The Chinese character for ‘crisis’ also means ‘opportunity’. Instead, ask the question, “Is this really a crisis? Is there some way I can I turn this into an opportunity?” I have seen some memorable moments flow from what could be easily branded as ‘mistakes’.

Remember, when things go “wrong”, ask yourself, “How can I turn this into an opportunity?”

5) Speak / Act
Once you have completed the process above, you will be ready to speak or take some action without having indulged in your fear (thereby giving it power over you) or signaling to your audience that you have struggled through a tough moment.

This process will work in any high stakes communication: a conference call with important clients, a one-on-one meeting with senior management, or a presentation at a large conference.

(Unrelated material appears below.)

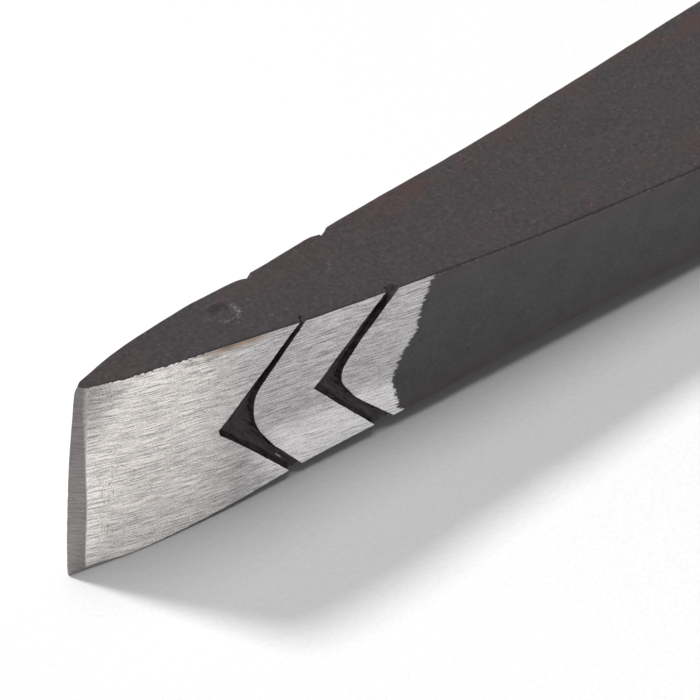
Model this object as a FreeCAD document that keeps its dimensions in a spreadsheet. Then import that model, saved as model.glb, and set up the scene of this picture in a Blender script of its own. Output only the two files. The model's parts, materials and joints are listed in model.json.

Repeated practice will give you a greater sense of control. You are much more likely to remain calm and to make better choices when you employ it on a regular basis.

Thanks again Lisa for bring this important topic up!

Anonymous said...


Great advice as always. You're absolutely right about how the way you say "that wasn't very funny" can get the audience back with you.

Thanks for commenting on my post about public speaking humor.